The more repetitions of the word “done,” the less interested they are in supporting what they have written or the people who use the application. They want to turn their attention to the next feature. It’s fun.

But from the perspective of a user, the software doesn’t even exist until it’s been delivered. Delivery isn’t an ending – a definition of “done.” It’s a beginning. It’s realistic to say software isn’t “done” until it’s retired from service. Until then, all software is subject to change.

Another factor has become increasingly important with the advent of microservices and elastic cloud environments: It isn’t possible to test everything adequately prior to delivery. Rather than a single server with a static configuraiton, the runtime environment has become a complex adaptive system in its own right.

Keep the Baby and Raise It

For years now, the focus on “delivery” or “shipping” has struck me as tantamount to delivering an unwanted baby to the steps of an orphanage. We enjoy building solutions, but not supporting them. Maybe it’s time for software professionals to keep their babies, raise them into well-functioning adults, and support them through retirement.

Today, tools based on the idea of observability enable teams to monitor production proactively. Ideally, they should observe production operations when there are no active problems, to gain a sense of how the solution feels when it is working properly. That way, the team can perceive when the solution is drifting into an unstable state and take corrective action even before customers or client systems are affected.
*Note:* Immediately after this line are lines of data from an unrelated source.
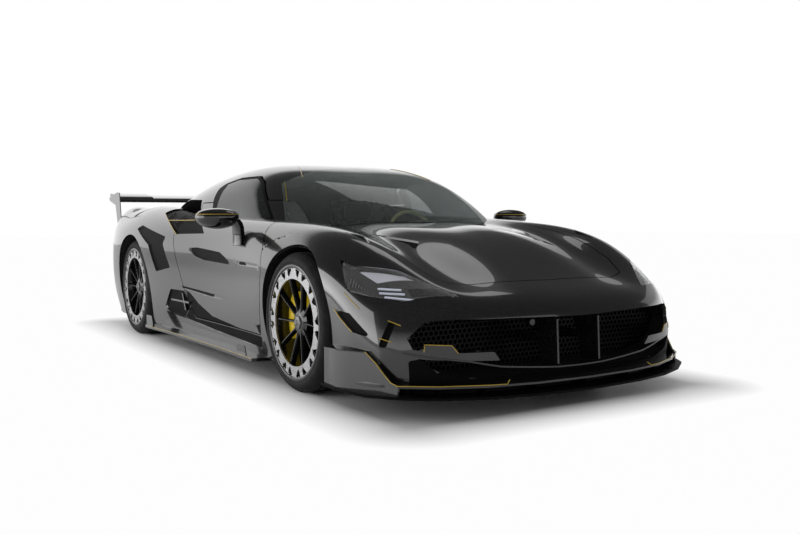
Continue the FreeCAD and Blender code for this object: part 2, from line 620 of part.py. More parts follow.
wheel.rotate(V(), Y, 90 + WHEEL_TILT)
wheel.translate(WHEEL_CENTRE)
nodes["steering_wheel"] = wheel
STUB_END = WHEEL_CENTRE + column * STUB_LENGTH
sleeve_start = STUB_END + column * SLEEVE_GAP
nodes["dashboard"] = joined(dash, rod(sleeve_start, sleeve_start + column * SLEEVE_LENGTH, SLEEVE_RADIUS))

# Wishbones
FRONT_ARM_LEVEL, REAR_ARM_LEVEL = 228, 120   # of the wishbones above and below the axle
UPRIGHT_IN = 126.3           # inner face of the uprights, inboard of the tyre's middle plane
arms = []
for name, side in SIDES:
    for level in (1, -1):
        z = FRONT_TYRE_RADIUS + level * FRONT_ARM_LEVEL
        pivot = V(FRONT_X, side * out(KINGPIN_Y), z)
        root_y, tip_y = out(FRONT_WELL_Y), out(KINGPIN_Y)
        link = Part.makePolygon([V(FRONT_X - 30, side * root_y, z - 5), V(FRONT_X - 16, side * tip_y, z - 5),
                                 V(FRONT_X + 16, side * tip_y, z - 5), V(FRONT_X + 30, side * root_y, z - 5),
                                 V(FRONT_X - 30, side * root_y, z - 5)])
        link = Part.Face(link).extrude(V(0, 0, 10))
        pad = Part.makeCylinder(16, 10, pivot + V(0, 0, -5))
        pin = Part.makeCylinder(8, 28, pivot + V(0, 0, -23 if level > 0 else -5))
        arms.append(joined(link, pad, pin))
        low = V(REAR_X - 20, min(side * out(REAR_WELL_Y), side * (out(REAR_WHEEL_Y) - UPRIGHT_IN)),
                REAR_TYRE_RADIUS + level * REAR_ARM_LEVEL - 10)
        arms.append(Part.makeBox(40, out(REAR_WHEEL_Y) - UPRIGHT_IN - out(REAR_WELL_Y), 20, low))


# Wheels
def tyre(radius, width):
    half = width / 2
    return turned([(BEAD_RADIUS, -half + 14), (RIM_RADIUS + 12, -half), (radius - 30, -half), (radius, -half + 32),
                   (radius, half - 32), (radius - 30, half), (RIM_RADIUS + 12, half), (BEAD_RADIUS, half - 14)], V())


SPOKES = 10
FACE_IN = 5.0                # spoke face below the tyre's side
PAIR_SPREAD = 6.5            # degrees that the two spokes of a pair lean apart


def rim(width):
    half = width / 2
    lip = 14 * (RIM_RADIUS + 12 - RIM_RADIUS) / (RIM_RADIUS + 12 - BEAD_RADIUS)
    barrel = turned([(BEAD_RADIUS, -half + 14), (RIM_RADIUS, -half + lip), (RIM_RADIUS, -half + 1),
                     (RIM_RADIUS - 12, -half + 1), (RIM_RADIUS - 20, -half + 20), (RIM_RADIUS - 22, half - 20),
                     (RIM_RADIUS - 12, half - 1), (RIM_RADIUS, half - 1), (RIM_RADIUS, half - lip),
                     (BEAD_RADIUS, half - 14)], V())
    face = half - FACE_IN
    ring = turned([(RIM_RADIUS - 66, face - 10), (RIM_RADIUS - 66, face), (BEAD_RADIUS, face),
                   (BEAD_RADIUS, face - 10)], V())
    centre = turned([(0, face - 62), (0, face - 18), (38, face - 18), (46, face - 26), (72, face - 34),
                     (72, face - 62)], V())
    far_x = RIM_RADIUS - 21
    far_z = far_x * math.tan(math.radians(PAIR_SPREAD))
    near = Part.makePolygon([V(50, face - 60, 3), V(50, face - 60, 15), V(50, face - 30, 13), V(50, face - 30, 5),
                             V(50, face - 60, 3)])
    far = Part.makePolygon([V(far_x, face - 40, far_z - 7), V(far_x, face - 40, far_z + 7),
                            V(far_x, face - 8, far_z + 5), V(far_x, face - 8, far_z - 5),
                            V(far_x, face - 40, far_z - 7)])
    arm = Part.makeLoft([near, far], True)
    other = arm.mirror(V(), Z)
    window = Part.Face(Part.makePolygon([V(RIM_RADIUS - 58, 0, -13), V(RIM_RADIUS - 58, 0, 13),
                                         V(RIM_RADIUS - 22, 0, 4), V(RIM_RADIUS - 22, 0, -4),
                                         V(RIM_RADIUS - 58, 0, -13)]))
    window = window.extrude(V(0, 40, 0))
    window.translate(V(0, face - 20, 0))
    arms, windows = [], []
    for k in range(SPOKES):
        for source in (arm, other):
            copy = source.copy()
            copy.rotate(V(), Y, 360 * k / SPOKES)
            arms.append(copy)
        for half_step in (0.35, 0.65):
            copy = window.copy()
            copy.rotate(V(), Y, 360 * (k + half_step) / SPOKES)
            windows.append(copy)
    return joined(barrel, ring.cut(Part.makeCompound(windows)), centre, *arms)


DISC_HALF = 16.0             # half of the disc's thickness
BELL_RADIUS = 72.0


def disc(radius, face):
    plate = turned([(BELL_RADIUS - 2, -DISC_HALF), (radius, -DISC_HALF), (radius, DISC_HALF),
                    (BELL_RADIUS - 2, DISC_HALF)], V())
    bell = turned([(0, -DISC_HALF), (BELL_RADIUS, -DISC_HALF), (BELL_RADIUS, face), (0, face)], V())
    return plate.fuse(bell)


FRONT_DISC, REAR_DISC = 199.0, 185.0
DISC_IN = 50.0               # disc's middle inboard of the tyre's middle plane
WHEELS = {
    "front": (FRONT_X, out(FRONT_WHEEL_Y), FRONT_TYRE_RADIUS, FRONT_TYRE_WIDTH, FRONT_DISC),
    "rear": (REAR_X, out(REAR_WHEEL_Y), REAR_TYRE_RADIUS, REAR_TYRE_WIDTH, REAR_DISC),
}


def caliper(disc_radius, x_sign):
    """Straddles the disc's edge on one side of the axle."""
    body = turned([(disc_radius - 62, -42), (disc_radius + 24, -42), (disc_radius + 24, 42),
                   (disc_radius - 62, 42)], V())
    slot = turned([(disc_radius - 70, -19), (disc_radius + 5, -19), (disc_radius + 5, 19),
                   (disc_radius - 70, 19)], V())
    wedge = Part.Face(Part.makePolygon([V(), V(400 * x_sign, 0, 330), V(400 * x_sign, 0, -230), V()]))
    wedge = wedge.extrude(V(0, 200, 0))
    wedge.translate(V(0, -100, 0))
    return body.cut(slot).common(wedge)


for name, side in SIDES:
    for axle, (x, y, radius, width, disc_radius) in WHEELS.items():
        centre = V(x, side * y, radius)
        pieces = {
            "tyre": tyre(radius, width),
            "rim": rim(width),
            "disc": disc(disc_radius, width / 2 - FACE_IN - 62 + DISC_IN),
        }
        pieces["disc"].translate(V(0, -DISC_IN, 0))
        hub_post = Part.makeCylinder(64, 60, V(0, -DISC_IN - 16.3 - 60, 0), Y)
        upright = joined(hub_post, Part.makeBox(96, 40, 300, V(-48, -DISC_IN - 16.3 - 60, -150)))
        brake = caliper(disc_radius, -1 if axle == "front" else 1)
        brake.translate(V(0, -DISC_IN, 0))
        arm = Part.makeBox(disc_radius + 6, 27, 60, V(-disc_radius - 6 if axle == "front" else 0, -DISC_IN - 69, -30))
        upright = joined(upright, arm)
        if axle == "front":
            for level in (1, -1):
                post = Part.makeBox(44, 40, 70, V(-22, -DISC_IN - 76.3, 147 if level > 0 else -217))
                reach = Part.makeBox(28, 104, 12, V(-14, -DISC_IN - 76.3, 205 if level > 0 else -217))
                eye = Part.makeCylinder(18, 12, V(0, KINGPIN_Y - FRONT_WHEEL_Y, 205 if level > 0 else -217))
                hole = Part.makeCylinder(8.3, 40, V(0, KINGPIN_Y - FRONT_WHEEL_Y, 195 if level > 0 else -230))
                upright = joined(upright, post, reach, eye).cut(hole)
        upright = upright.cut(brake)
        pieces["knuckle"] = upright
        pieces["caliper"] = brake
        for kind, shape in pieces.items():
            if side < 0:
                shape = mirrored(shape)
            shape.translate(centre)
            nodes[f"{kind}_{axle}_{name}"] = shape

nodes["suspension"] = Part.makeCompound(arms + [nodes.pop("knuckle_rear_left"), nodes.pop("knuckle_rear_right")])
nodes["rear_calipers"] = Part.makeCompound([nodes.pop("caliper_rear_left"), nodes.pop("caliper_rear_right")])

# Outside pieces
splitter_outline = both([(1092, 0), (1075, 300), (1030, 520), (955, 700), (850, 850), (700, 955), (480, 985),
                         (345, 975), (345, 900), (300, 560), (300, 0)])
lip_outline = both([(1050, 0), (1035, 290), (990, 520), (905, 715), (800, 850), (660, 930), (480, 955), (330, 950),
                    (330, 880), (430, 700), (700, 480), (900, 0)])
SPLITTER_LOW, SPLITTER_TOP = 97, 110
LIP_LOW, LIP_TOP = 138, 150
FENCE_TOP = 190
splitter = plan_prism(splitter_outline, SPLITTER_LOW, SPLITTER_TOP)
lip = plan_prism(lip_outline, LIP_LOW, LIP_TOP).cut(outer)
posts = []
for post_y, post_x in ((0, 990), (280, 975), (520, 925), (700, 860), (850, 750)):
    posts.append(block(post_x - 60, post_x + 40, post_y - 4, post_y + 4, SPLITTER_TOP, LIP_LOW))
fence = plan_prism([(860, 836), (852, 846), (490, 981), (360, 972), (360, 966), (480, 975)], SPLITTER_TOP, FENCE_TOP)
half_posts = posts + [mirrored(post) for post in posts[1:]]
splitter = joined(splitter, lip, *half_posts, fence, mirrored(fence)).cut(Part.makeCompound(arches)).cut(outer)
nodes["splitter"] = splitter

# Rear wing
WING_SPAN = 860.0            # from the middle to an end plate's outer face
END_PLATE = 8.0
section = [(-3395, 1030), (-3400, 1046), (-3440, 1055), (-3520, 1048), (-3680, 1022), (-3682, 1016), (-3560, 1028),
           (-3450, 1032)]
blade = side_prism(section, -WING_SPAN, WING_SPAN)
plate_outline = [(-3330, 760), (-3350, 900), (-3380, 1062), (-3450, 1068), (-3690, 1030), (-3680, 1000),
                 (-3500, 960), (-3440, 800), (-3430, 740)]
plates = []
for name, side in SIDES:
    plates.append(side_prism(plate_outline, side * (WING_SPAN - END_PLATE), side * WING_SPAN))
nodes["rear_wing"] = joined(blade, *plates).cut(outer)

# Diffuser and exhaust
DIFFUSER_HALF = 700
FIN_PLACES = (-520, -310, -105, 105, 310, 520)
diffuser_outline = [(-3050, 96), (-3050, 109), (-3300, 150), (-3610, 250), (-3650, 250), (-3630, 200), (-3300, 110)]
diffuser = side_prism(diffuser_outline, -DIFFUSER_HALF, DIFFUSER_HALF)
fins = [side_prism([(-3200, 97), (-3200, 140), (-3640, 245), (-3660, 150), (-3600, 96)], y - 4, y + 4)
        for y in FIN_PLACES]
wings = [side_prism([(-3040, 97), (-3052, 110), (-3300, 151), (-3610, 252), (-3640, 200), (-3560, 100)], y - 5, y + 5)
         for y in (-703, 703)]
nodes["diffuser"] = joined(diffuser, *fins, *wings)
pipes = []
for side in (1, -1):
    tube = turned([(PIPE_BORE, 0), (PIPE_RADIUS, 0), (PIPE_RADIUS, PIPE_LENGTH), (PIPE_BORE, PIPE_LENGTH)], V())
    tube.rotate(V(), Z, 90)
    tube.translate(place(-3480, side * EXHAUST_Y, EXHAUST_Z))
    pipes.append(tube)
nodes["exhaust_tips"] = Part.makeCompound(pipes)

# Mirrors
MIRROR_HALF = (95, 115, 62)  # half length, width and height of the head
MIRROR_BACK = 50             # flat back of the head, behind its middle
MIRROR_PLACE = (-750, 1040, 870)
for name, side in SIDES:
    head = Part.makeSphere(1)
    matrix = FreeCAD.Matrix()
    matrix.scale(*MIRROR_HALF)
    head = head.transformGeometry(matrix)
    head = head.cut(Part.makeBox(200, 300, 200, V(-MIRROR_BACK - 200, -150, -100)))
    head.translate(place(*MIRROR_PLACE))
    stalk = plan_prism([(-690, 918), (-700, 934), (-760, 946), (-800, 930), (-800, 900), (-760, 880), (-700, 890)],
                       690, 850)
    mirror = joined(head, stalk).cut(outer)
    nodes[f"mirror_{name}"] = mirror if side > 0 else mirrored(mirror)

# Grille behind the front opening
TOW_RADIUS = 8.0             # of the towing eye's thread
TOW_LENGTH = 45.0
TOW_BOSS_RADIUS = 20.0
MESH_X = (700, 715)
mesh_face = front_prism(GRILLE_OUTLINE, *MESH_X, 45)
VANE_OUTLINE = [(975, 408), (800, 408), (870, 190), (985, 200)]
vanes = [side_prism(VANE_OUTLINE, y - 5, y + 5).fuse(block(715, 880, y - 5, y + 5, 280, 330)) for y in (-125, 125)]
TOW_PLACE = (715, -400, 240)
tow_boss = Part.makeCylinder(TOW_BOSS_RADIUS, TOW_LENGTH, place(*TOW_PLACE), X)
tow_hole = Part.makeCylinder(TOW_RADIUS, TOW_LENGTH, place(*TOW_PLACE), X)
nodes["front_grille"] = joined(mesh_face, *vanes).common(inner).fuse(tow_boss).cut(tow_hole)

# Crumbs that the cuts leave are dropped
CRUMB = 2e3
LARGE_CRUMB = 1e5
for name, shape in nodes.items():
    least = LARGE_CRUMB if name in ("rear_quarters", "engine_cover", "roof") else CRUMB
    solids = [s for s in shape.Solids if s.Volume > least]
    nodes[name] = solids[0] if len(solids) == 1 else Part.makeCompound(solids)

os.makedirs("parts", exist_ok=True)
for name, shape in nodes.items():
    shape.exportStep(f"parts/{name}.step")
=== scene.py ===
"""Looks of the supercar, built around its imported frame. All lengths are in metres, in the frame's axes."""

import math

import bpy
import bmesh
import numpy as np
from bpy.props import FloatProperty, FloatVectorProperty, PointerProperty
from mathutils import Matrix, Vector


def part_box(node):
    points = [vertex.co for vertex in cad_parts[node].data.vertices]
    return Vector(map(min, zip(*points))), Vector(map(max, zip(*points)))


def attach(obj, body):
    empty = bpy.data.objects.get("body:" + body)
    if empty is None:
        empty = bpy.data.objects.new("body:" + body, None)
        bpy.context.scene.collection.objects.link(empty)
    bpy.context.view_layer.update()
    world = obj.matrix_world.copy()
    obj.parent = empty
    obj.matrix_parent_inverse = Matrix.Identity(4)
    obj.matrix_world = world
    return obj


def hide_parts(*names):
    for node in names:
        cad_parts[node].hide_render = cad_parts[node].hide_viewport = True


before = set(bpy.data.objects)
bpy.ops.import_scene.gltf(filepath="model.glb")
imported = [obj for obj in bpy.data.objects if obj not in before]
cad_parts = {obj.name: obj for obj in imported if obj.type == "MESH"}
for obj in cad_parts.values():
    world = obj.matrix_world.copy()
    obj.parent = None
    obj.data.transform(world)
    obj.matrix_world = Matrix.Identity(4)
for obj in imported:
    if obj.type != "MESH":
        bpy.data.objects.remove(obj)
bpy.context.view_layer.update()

bl_info = {
    "name": "Supercar looks",
    "version": (1, 0, 0),
    "blender": (4, 5, 0),
    "location": "3D View > Sidebar > Car",
    "description": "Dresses the packed frame of a mid-engined supercar",
    "category": "Object",
}


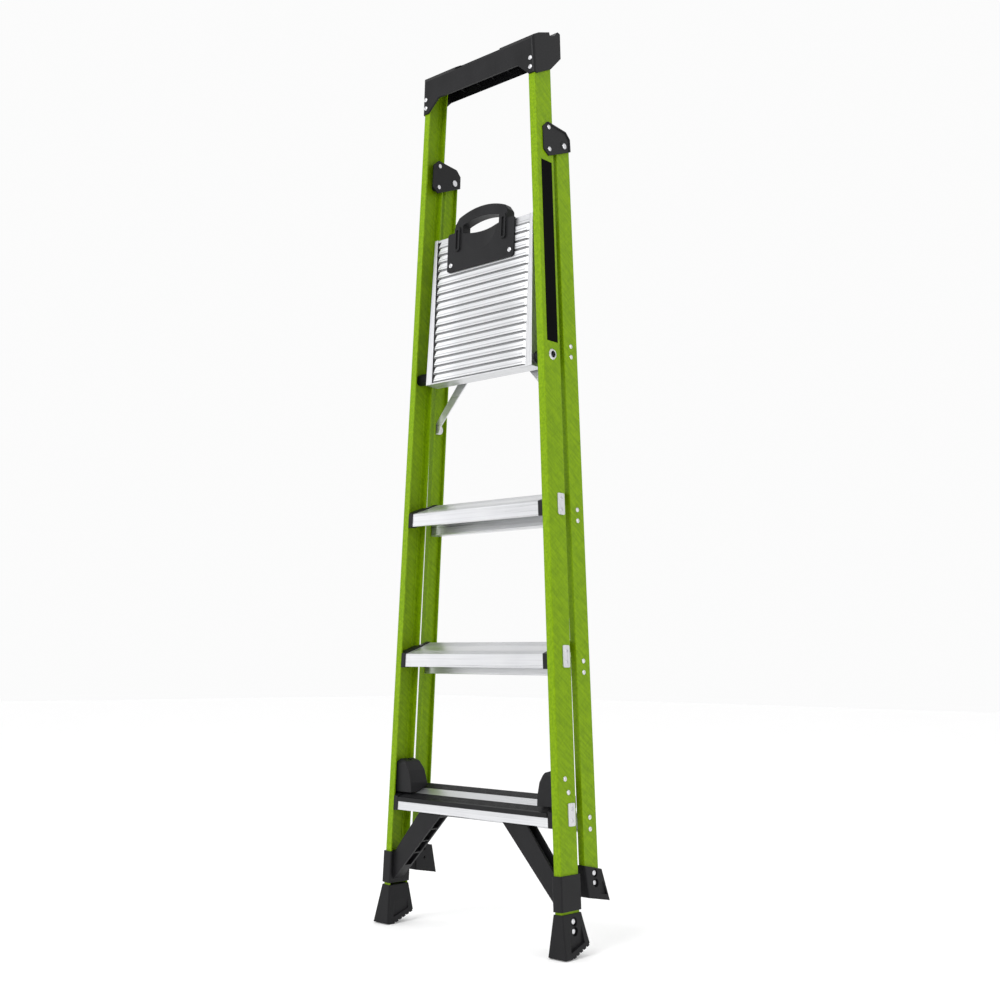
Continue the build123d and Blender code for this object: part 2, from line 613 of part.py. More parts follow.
KNEE_Y = rear_y(BAR_Z[3]) + 21.4 - 12.05       # front face of the top cross bar
with BuildPart() as knee:
    with BuildSketch(Plane.XZ.offset(-KNEE_Y)):
        with BuildLine():
            Polyline((183.5, 1072), (74, 1192), (90, 1209), (190, 1089), close=True)
        make_face()
        with Locations((185.0, 1080)):
            Circle(11)
    extrude(amount=2.4)
    with BuildSketch(Plane.YZ.offset(half_width(1080) - REAR_INSET - REAR_WALL - 2.8)):
        with Locations((rear_y(1080) + 21.4, 1080)):
            Circle(11)
        with Locations(((KNEE_Y - 2.4 + rear_y(1080) + 21.4) / 2, 1080)):
            Rectangle(rear_y(1080) + 21.4 - KNEE_Y + 2.4, 22)
    extrude(amount=-2.4)
    with BuildSketch(Plane.YZ.offset(half_width(1080) - REAR_INSET - REAR_WALL - 5.2)):
        with Locations((KNEE_Y - 1.2, 1080)):
            Rectangle(2.4, 22)
    extrude(amount=-8)
    with Locations(Location((190, rear_y(1080) + 21.4, 1080), (0, 90, 0))):
        Cylinder(HOLE, 40, mode=Mode.SUBTRACT)
    with Locations(Location((86, KNEE_Y, 1196), (90, 0, 0))):
        Cylinder(HOLE, 40, mode=Mode.SUBTRACT)
save_pair(knee.part, "knee_brace")
with BuildPart() as knee_pins:
    x_out = half_width(1080) - REAR_INSET
    x_out -= REAR_WALL + 0.25
    with Locations(Location((x_out - 3.0, rear_y(1080) + 21.4, 1080), (0, 90, 0))):
        Cylinder(RIVET, 6)
    with Locations(Location((x_out - 5.4, rear_y(1080) + 21.4, 1080), (0, -90, 0))):
        Cone(6.0, 3.6, 2.4, align=(Align.CENTER, Align.CENTER, Align.MIN))
    with Locations(Location((86, KNEE_Y - 2.4, 1196), (90, 0, 0))):
        Cone(5.4, 3.2, 2.2, align=(Align.CENTER, Align.CENTER, Align.MIN))
save_both(knee_pins.part, "knee_brace_rivets")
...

When the development team watch production operations, they see customer/user behavior immediately, they see the effects of changes in the dynamic execution environment immediately, they see what happens when client code misbehaves, and they can feed this information back into the development process seamlessly and immediately. At that point, we no longer have a “delivery pipeline” that is disconnected from operations and from customer experience, and we have a continuous circle of feedback that enables truly continuous improvement of the product and the customer experience.